- [STORED DATA]:
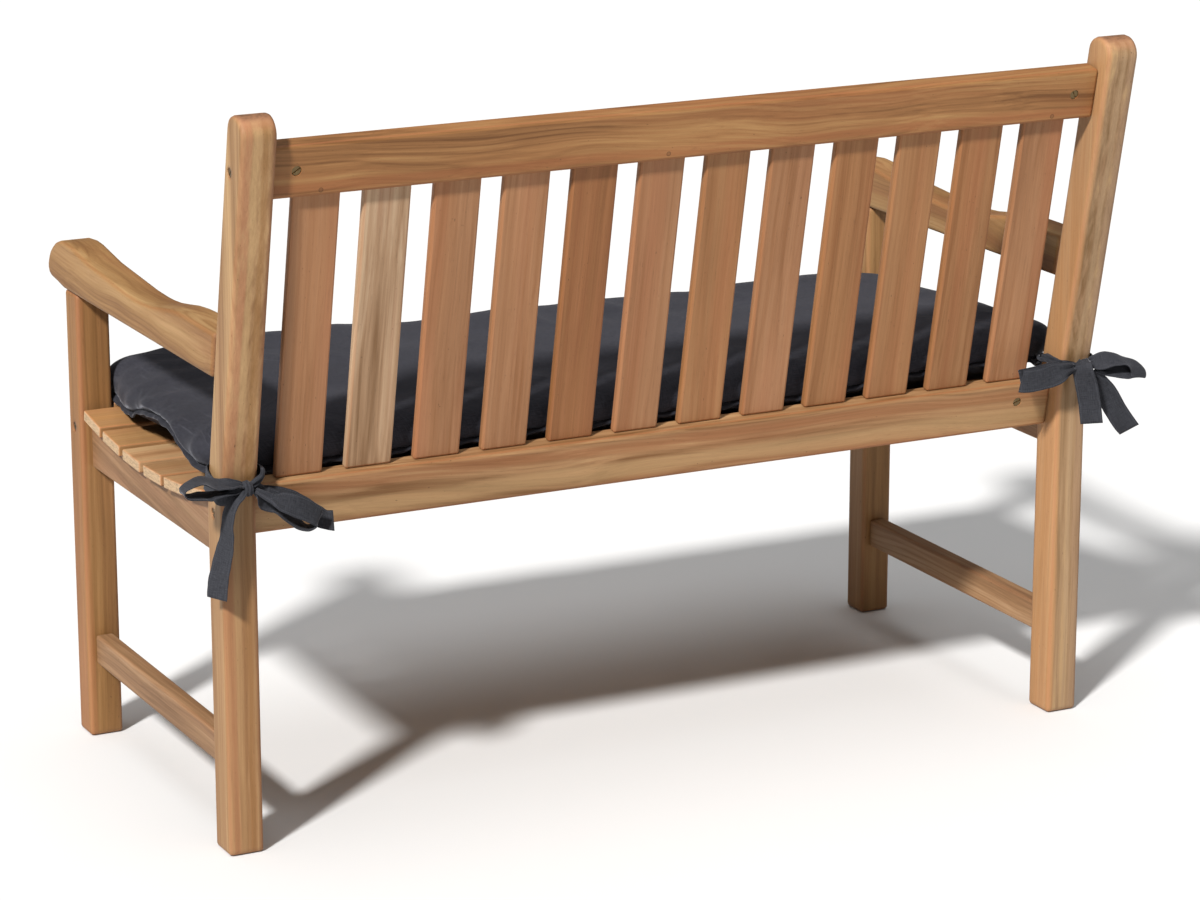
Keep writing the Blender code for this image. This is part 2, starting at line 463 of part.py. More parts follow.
back_normal = (0.0, math.cos(RAKE), -math.sin(RAKE))
turns = {"top": (0.6, 2.1), "low": (1.2, 0.4), "rear_top": (0.9, 1.6), "rear_low": (0.3, 2.4),
         "front": (1.1, 0.7)}
for index, (side, sign) in enumerate((("left", 1), ("right", -1))):
    add_nut("nut_top_rail_" + side, "top_rail", on_back(0.8573, 0.0, sign * TOP_NUT_X), back_normal,
            turns["top"][index])
    add_nut("nut_lower_rail_" + side, "lower_back_rail", on_back(0.4348, 0.0, sign * LOW_NUT_X), back_normal,
            turns["low"][index])
    outer = sign * HALF_WIDTH
    add_nut("bolt_rear_leg_top_" + side, "rear_leg_" + side, (outer, 0.2970, 0.8420), (sign, 0, 0),
            turns["rear_top"][index])
    add_nut("bolt_rear_leg_low_" + side, "rear_leg_" + side, (outer, 0.2190, 0.4215), (sign, 0, 0),
            turns["rear_low"][index])
    add_nut("bolt_front_leg_" + side, "front_leg_" + side, (outer, -0.2600, 0.4108), (sign, 0, 0),
            turns["front"][index])

# ---------------------------------------------------------------- cushion


def smooth_step(low, high, value):
    share = min(max((value - low) / (high - low), 0.0), 1.0)
    return share * share * (3 - 2 * share)


def cushion_outline(out):
    """Plan of the cushion, out from its seam: (x, y, share of the end side) for each point, +X end first."""
    half_x = CUSHION_HALF_X + out
    front, rear = CUSHION_FRONT_Y - out, CUSHION_REAR_Y + out
    rear_corner, front_corner = (max(radius + out, 0.010) for radius in (CUSHION_CORNER_REAR, CUSHION_CORNER_FRONT))
    points = []

    def run(start, finish, steps, share):
        for step in range(steps):
            t = step / steps
            points.append((start[0] + (finish[0] - start[0]) * t, start[1] + (finish[1] - start[1]) * t, share))

    def turn(centre, corner, first_angle, share_from, share_to):
        for step in range(CORNER_STEPS):
            t = step / CORNER_STEPS
            angle = first_angle + t * math.pi / 2
            points.append((centre[0] + corner * math.cos(angle), centre[1] + corner * math.sin(angle),
                           share_from + (share_to - share_from) * t))

    rear_y, front_y = rear - rear_corner, front + front_corner
    end_y = [front_y + share * (rear_y - front_y) for share in END_SHARES]
    rear_x, front_x = half_x - rear_corner, half_x - front_corner
    points += [(half_x, y, 1.0) for y in end_y[MIDDLE_SHARE:]]
    turn((rear_x, rear_y), rear_corner, 0.0, 1.0, 0.0)
    run((rear_x, rear), (-rear_x, rear), LONG_STEPS, 0.0)
    turn((-rear_x, rear_y), rear_corner, math.pi / 2, 0.0, 1.0)
    points += [(-half_x, y, 1.0) for y in [rear_y] + end_y[:0:-1]]
    turn((-front_x, front_y), front_corner, math.pi, 1.0, 0.0)
    run((-front_x, front), (front_x, front), LONG_STEPS, 0.0)
    turn((front_x, front_y), front_corner, 1.5 * math.pi, 0.0, 1.0)
    points += [(half_x, y, 1.0) for y in end_y[:MIDDLE_SHARE]]
    return points


def shape_plan(x, y):
    """Squeeze an outline point between the front legs and beside the rear ones."""
    x *= read(CUSHION_ENDS, y, 1 if x > 0 else 2) / CUSHION_HALF_X
    if y > 0:
        start, full, depth = REAR_TUCK
        y -= depth * smooth_step(start, full, abs(x)) * smooth_step(0.10, 0.20, y)
    return x, y


def top_height(x, y):
    share = smooth_step(-0.20, 0.14, y)
    return read(TOP_HEIGHT, x) * (1 - share) + read(TOP_HEIGHT, x, 2) * share


def seam_height(x, y, end_share):
    end = read(SEAM_LEFT if x > 0 else SEAM_RIGHT, y)
    side = read(SEAM_REAR if y > 0 else SEAM_FRONT, x)
    return end * end_share + side * (1 - end_share)


def cushion_rings():
    seam = [seam_height(*shape_plan(x, y), share) for x, y, share in cushion_outline(0.0)]
    steps = np.cumsum([0.0] + [math.dist(a[:2], b[:2]) for a, b in
                               zip(cushion_outline(0.0), cushion_outline(0.0)[1:])])
    depth, wide, close = FOLDS
    fold = [depth * (math.sin(2 * math.pi * s / wide) + 0.6 * math.sin(2 * math.pi * s / close)) for s in steps]
    rings = []

    def ring(out, height, fold_share):
        row = []
        for index, (x, y, _) in enumerate(cushion_outline(out)):
            middle = Vector((0.0, -0.03, 0.0))
            x, y = shape_plan(x, y)
            inward = (middle - Vector((x, y, 0.0))).normalized()
            x, y = x + inward.x * fold[index] * fold_share, y + inward.y * fold[index] * fold_share
            if y < FRONT_BACK_Y + 0.006:
                x = max(min(x, LEG_IN - LEG_CLEAR), LEG_CLEAR - LEG_IN)
            row.append(Vector((x, y, height(index, x, y))))
        rings.append(row)

    for out, share in reversed(UPPER):
        ring(out, lambda i, x, y: seam[i] + share * (top_height(x, y) - seam[i]),
             1.0 if 0.05 < share < 0.9 else 0.0)
    half = SEAM_THICK / 2
    for out, rise in ((0.0, half), (SEAM_OUT, half), (SEAM_OUT, -half), (0.0, -half)):
        ring(out, lambda i, x, y: seam[i] + rise, 0.0)
    for out, share in LOWER:
        ring(out, lambda i, x, y: seam[i] - share * (seam[i] - seat_height(y) - CUSHION_REST), 0.0)
    return rings


def build_cushion():
    """A loft of rings from the top panel round the seam to the bottom panel, closed across both panels."""
    rings = cushion_rings()
    bm = bmesh.new()
    rows = [[bm.verts.new(point) for point in ring] for ring in rings]
    count = len(rows[0])
    for upper, lower in zip(rows, rows[1:]):
        for k in range(count):
            n = (k + 1) % count
            bm.faces.new((upper[k], lower[k], lower[n], upper[n]))
    for row in (rows[0], rows[-1]):
        bm.faces.new((row[0], row[1], row[-1]))
        for k in range(1, count // 2 - 1):
            bm.faces.new((row[k], row[k + 1], row[count - k - 1], row[count - k]))
        k = count // 2
        bm.faces.new((row[k - 1], row[k], row[k + 1]))
    crease = bm.edges.layers.float.new("crease_edge")
    first = len(UPPER)
    for row in rows[first:first + 4]:
        for k in range(count):
            edge = bm.edges.get((row[k], row[(k + 1) % count]))
            edge[crease] = 1.0
    bmesh.ops.recalc_face_normals(bm, faces=bm.faces)
    mesh = bpy.data.meshes.new("cushion")
    bm.to_mesh(mesh)
    bm.free()
    cushion = place("cushion", mesh, cushion_cloth)
    soften = cushion.modifiers.new("soft_form", "SUBSURF")
    soften.levels = soften.render_levels = 1
    mesh.shade_smooth()


build_cushion()

# ---------------------------------------------------------------- ties


def smooth_through(values, steps):
    """Points on the smooth curve through rows of numbers, evenly in each interval."""
    rows = [np.array(value, dtype=float) for value in values]
    rows = [2 * rows[0] - rows[1]] + rows + [2 * rows[-1] - rows[-2]]
    points = []
    for a, b, c, d in zip(rows, rows[1:], rows[2:], rows[3:]):
        for step in range(steps):
            t = step / steps
            points.append(0.5 * (2 * b + (c - a) * t + (2 * a - 5 * b + 4 * c - d) * t ** 2
                                 + (3 * b - a - 3 * c + d) * t ** 3))
    points.append(rows[-2])
    return points


def tape(name, stations):
    """A flat strip through its stations: an open surface given the tape's thickness."""
    path = smooth_through([(*middle, *across, width) for middle, across, width in stations], TAPE_STEPS)
    mesh = bpy.data.meshes.new(name)
    bm = bmesh.new()
    bmesh.ops.create_grid(bm, x_segments=1, y_segments=len(path) - 1, size=1.0)
    for vert in bm.verts:
        index = round((vert.co.y + 1) / 2 * (len(path) - 1))
        row = path[index]
        along = path[min(index + 1, len(path) - 1)][:3] - path[max(index - 1, 0)][:3]
        along = Vector(along).normalized()
        across = Vector(row[3:6])
        across = (across - along * across.dot(along)).normalized()
        vert.co = Vector(row[:3]) + across * (0.5 * row[6] * (1 if vert.co.x > 0 else -1))
    bm.to_mesh(mesh)
    bm.free()
    strip = place(name, mesh, None, group=CUTTERS)
    shell = strip.modifiers.new("cloth", "SOLIDIFY")
    shell.thickness, shell.offset = TAPE_THICK, 0.0
    return strip


def bow(name, strips, knot):
    """Two tapes knotted in a bow: the knot with each strip joined to it."""
    centre, radii = knot
    mesh = bpy.data.meshes.new(name)
    bm = bmesh.new()
    bmesh.ops.create_uvsphere(bm, u_segments=12, v_segments=8, radius=1.0)
    bmesh.ops.scale(bm, vec=radii, verts=bm.verts)
    bm.to_mesh(mesh)
    bm.free()
    knotted = place(name, mesh, tie_cloth, centre)
    for strip_name, stations in strips.items():
        cut(knotted, tape(name + "_" + strip_name, stations), "UNION")


bow("tie_left", TIE_LEFT, TIE_LEFT_KNOT)
bow("tie_right", TIE_RIGHT, TIE_RIGHT_KNOT)
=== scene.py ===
"""Garden bench with its tied seat cushion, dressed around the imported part.

The sections follow the bench as it is put together: legs, arms, back, seat frame, seat slats and brass, then
the cushion, its seam and the two bows that tie it to the rear posts.
"""
import math

import bmesh
import bpy
import numpy as np
from mathutils import Euler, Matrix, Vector
from mathutils.bvhtree import BVHTree


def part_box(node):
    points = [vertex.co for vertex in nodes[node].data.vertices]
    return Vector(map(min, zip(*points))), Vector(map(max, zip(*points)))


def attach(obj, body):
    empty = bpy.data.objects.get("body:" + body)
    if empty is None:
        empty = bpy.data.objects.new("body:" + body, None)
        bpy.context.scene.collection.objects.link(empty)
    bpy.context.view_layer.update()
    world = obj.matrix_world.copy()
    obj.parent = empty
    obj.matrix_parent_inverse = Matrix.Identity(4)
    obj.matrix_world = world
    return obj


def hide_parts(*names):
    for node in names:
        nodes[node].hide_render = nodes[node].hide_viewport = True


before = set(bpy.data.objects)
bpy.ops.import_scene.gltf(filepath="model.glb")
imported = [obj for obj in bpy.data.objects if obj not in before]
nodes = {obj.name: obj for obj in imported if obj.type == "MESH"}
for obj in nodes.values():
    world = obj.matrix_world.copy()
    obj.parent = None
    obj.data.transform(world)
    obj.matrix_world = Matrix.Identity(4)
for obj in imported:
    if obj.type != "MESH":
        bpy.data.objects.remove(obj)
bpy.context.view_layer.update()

# ---------------------------------------------------------------- view and studio
# A long lens behind the bench, a little above its top rail. The light is a plain white studio: one soft key
# from behind and to the sitter's left, and white all round.
scene = bpy.context.scene
scene.view_settings.view_transform = "Standard"
camera_data = bpy.data.cameras.new("camera")
camera_data.sensor_width, camera_data.lens = 36.0, 121.198     # in millimetres
camera = bpy.data.objects.new("camera", camera_data)
camera.location = (2.2480, 4.4787, 1.7597)
camera.rotation_euler = Vector((0.4352, 0.8597, 0.2674)).to_track_quat("Z", "Y").to_euler()
scene.collection.objects.link(camera)
scene.camera = camera

key_data = bpy.data.lights.new("key_light", "SUN")
key_data.energy, key_data.angle, key_data.color = 4.9, math.radians(6.0), (1.0, 0.985, 0.965)
key_light = bpy.data.objects.new("key_light", key_data)
key_light.rotation_euler = Vector((0.92, 0.70, 1.0)).to_track_quat("Z", "Y").to_euler()
scene.collection.objects.link(key_light)

roof_data = bpy.data.lights.new("overhead_softbox", "SUN")
roof_data.energy, roof_data.angle = 1.15, math.radians(50.0)
roof_light = bpy.data.objects.new("overhead_softbox", roof_data)
scene.collection.objects.link(roof_light)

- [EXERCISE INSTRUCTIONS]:
Write out again only the lines from the line containing "knotted = place(name, mesh, tie_cloth, centre)" through the line containing "imported = [obj", both included, exactly as they are.

- [RESULT BELOW]:
    knotted = place(name, mesh, tie_cloth, centre)
    for strip_name, stations in strips.items():
        cut(knotted, tape(name + "_" + strip_name, stations), "UNION")


bow("tie_left", TIE_LEFT, TIE_LEFT_KNOT)
bow("tie_right", TIE_RIGHT, TIE_RIGHT_KNOT)
=== scene.py ===
"""Garden bench with its tied seat cushion, dressed around the imported part.

The sections follow the bench as it is put together: legs, arms, back, seat frame, seat slats and brass, then
the cushion, its seam and the two bows that tie it to the rear posts.
"""
import math

import bmesh
import bpy
import numpy as np
from mathutils import Euler, Matrix, Vector
from mathutils.bvhtree import BVHTree


def part_box(node):
    points = [vertex.co for vertex in nodes[node].data.vertices]
    return Vector(map(min, zip(*points))), Vector(map(max, zip(*points)))


def attach(obj, body):
    empty = bpy.data.objects.get("body:" + body)
    if empty is None:
        empty = bpy.data.objects.new("body:" + body, None)
        bpy.context.scene.collection.objects.link(empty)
    bpy.context.view_layer.update()
    world = obj.matrix_world.copy()
    obj.parent = empty
    obj.matrix_parent_inverse = Matrix.Identity(4)
    obj.matrix_world = world
    return obj


def hide_parts(*names):
    for node in names:
        nodes[node].hide_render = nodes[node].hide_viewport = True


before = set(bpy.data.objects)
bpy.ops.import_scene.gltf(filepath="model.glb")
imported = [obj for obj in bpy.data.objects if obj not in before]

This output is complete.